Tennessee Fiber Optic Communities has released another quality video focused on restoring local telecommunications authority. This three minute feature describes the importance of high speed connectivity to local economic development.

The video offers specific examples of businesses that relocated to places like Jackson and Chattanooga, comparing business connectivity in places with municipal networks to areas where high-speed connections from incumbents are costly and hard to come by.

Check out the video from the Tennessee Fiber Optic Communities:

TNFOC_EconomicDevelopment2 from TN For Fiber on Vimeo.

Posted September 17, 2015 by lgonzalez

Chattanooga was hot in August - and we don't mean just weather-wise. EPB Fiber Optics achieved a major milestone, raising subscribership to over 75,000. The Gig City also outpaced the rest of the state in new startup activity and received recognition from Outside Magazine as the 2015 Best Place to Live in America.

The Times Free Press covered the Chattanooga startup scene in a recent article, describing how the city is leading the state in economic investment for new business ideas. When compared to the same period in 2014, Hamilton County's initial business filings rose 12.6 percent in the April - June 2015 period. Statewide that figure for the same timeframe was 9.9 percent.

The Times Free Press article focused on Platt Boyd, an architect and entrepreneur who came to Chattanooga with his 3-D printing business. He moved his business there after competing in the 2014 GigTank. His 3-D printer large enough to create walls may one day change the way buildings are constructed.
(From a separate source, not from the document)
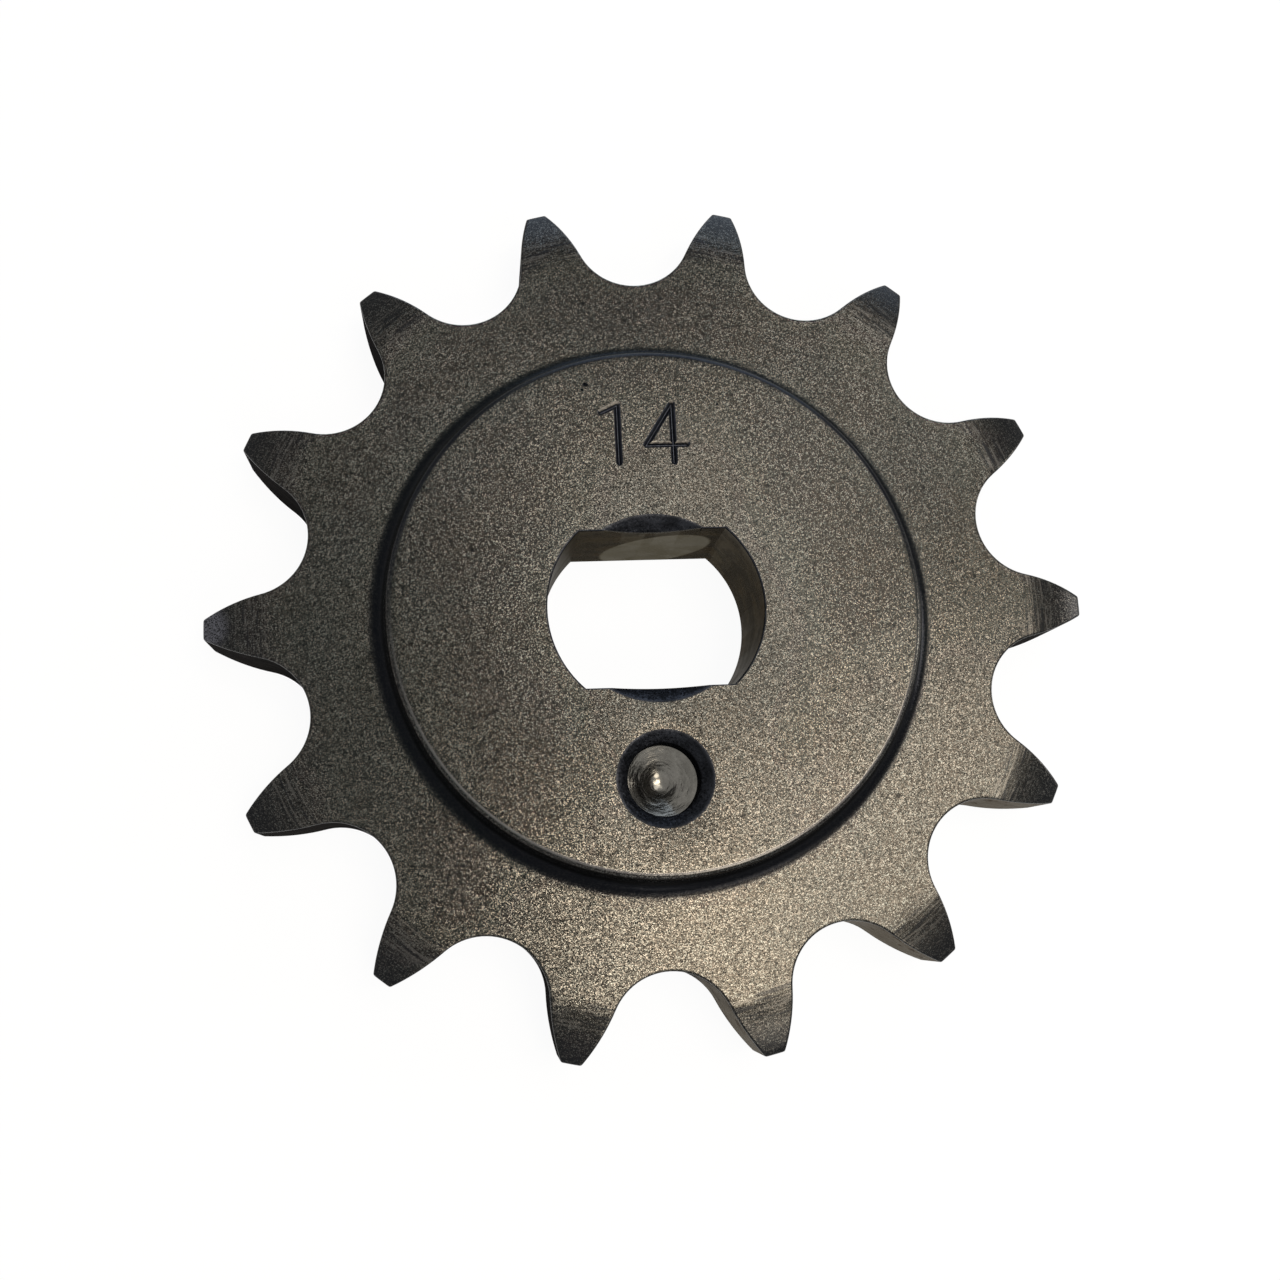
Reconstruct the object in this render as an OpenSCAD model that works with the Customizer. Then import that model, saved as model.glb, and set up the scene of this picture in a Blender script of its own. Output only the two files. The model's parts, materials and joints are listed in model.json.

"If you are searching for a place to open up a business and looking for a community to grow in, I think the very positive experience of our startups here and the rather unique network of support that Chattanooga offers (are) a really big advantage and draw for a lot of enterpreneurs," said Mike Bradshaw, executive director of The Company Lab, a nonprofit group that works to help startup ventures get off the ground. "Branch Technology, and many other similar companies, have found they can succeed in Chattanooga."

Apparently when measuring quality of life, some people consider factors outside of Internet connectivity: Outside Magazine applauds the Chattanooga sandstone climbing cliffs, its 120-mile mountain bike trail, and the Tennessee and Oconee Rivers where kayakers can find thrilling rapids. But outdoor adventure is not all Outside considered when handing out the award; the presence of the fiber network and its value to young entrepreneurs favored Chattanooga:

“The Gig showed that Chattanooga was committed to developing business,” says Joda Thongnopnua, communications director of...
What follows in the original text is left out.